28. «Содержание той или иной строфы “Евгения Онегина” говорит о бессмысленности жизни героев и через это — о бессмысленности жизни автора, то есть каждый раз о своем, о частном; но архитектоника онегинской строфы говорит о целом, внушая убедительнее любого Гегеля, что das Wahre — das Ganze» (Аверинцев С. Там же).
29. По мысли Лосева, произведение и его форма тождественны по факту и различны по смыслу; форма представляет собой явленное инобытие смысла: «…художественную форму с полным правом можно назвать изолированной сферой смысла. Поэтому в результате мы получаем изолированную и самодовлеющую автаркию и игру первообраза с самим собой в его проявлениях в окружающей и воспринимающей его действительности» (Лосев А.Ф. Диалектика художественной формы // Лосев А.Ф. Форма. Стиль. Выражение. М., 1995. С. 112). И далее, «художественная форма, таким образом, является строжайше оформленной индивидуальностью, в недрах которой бьет неистощимая энергия алогической, бесформенной стихии» (Там же. С. 211). Под Первообразом мы имеем в виду Христа, а то, что Лосев называет «первообразом» — стихии, или анте-Христа (вместо-Христа), реальный прообраз блоковского «Исуса».

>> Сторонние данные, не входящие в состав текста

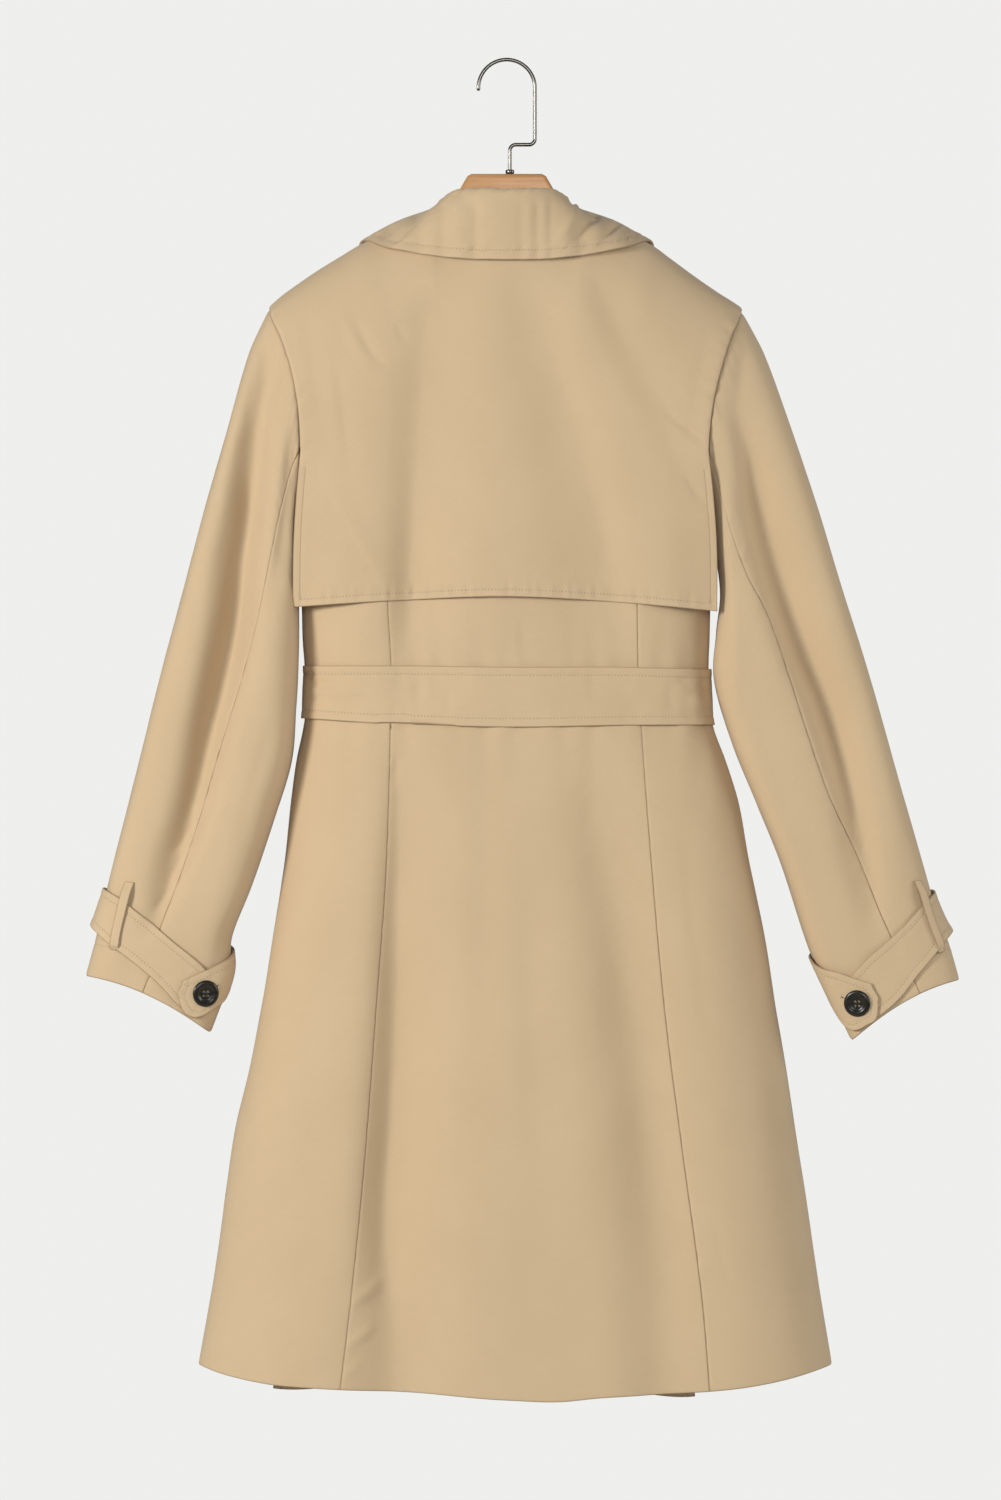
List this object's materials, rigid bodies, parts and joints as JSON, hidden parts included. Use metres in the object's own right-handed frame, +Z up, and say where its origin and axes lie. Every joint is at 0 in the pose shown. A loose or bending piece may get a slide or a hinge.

30. «И встанешь ты, дрожа всем телом, / Дымясь, кося свой умный глаз / На победителя… / Смирителя твоих проказ… / Пойдешь туда, куда мне надо, / Грызя и пеня удила… / Смирись, и воле человека / Покорствуй, буйная мечта…» (Т. 3. С. 465; фрагм. продолжения 2-й гл. «Возмездия», соотносимый с сонным видением замерзающего героя у решетки Саксонского сада; ср. с чарами сна в «Соловьином саде» и скачкой в «Исповеди», напоминающей о Платоновом «буйном коне», впряженном в душу).
31. «…Воображение перекрывает именно те каналы, по которым только и может дойти до нас реальная, действенная благодать» (Симона Вайль). Таков исток святости католиков, близкий природе поэтического образа. Это перекликается с идеей Н. Бердяева о разладе мистики и искусства. Хотя это тема уже иного, теоретико-богословского спора.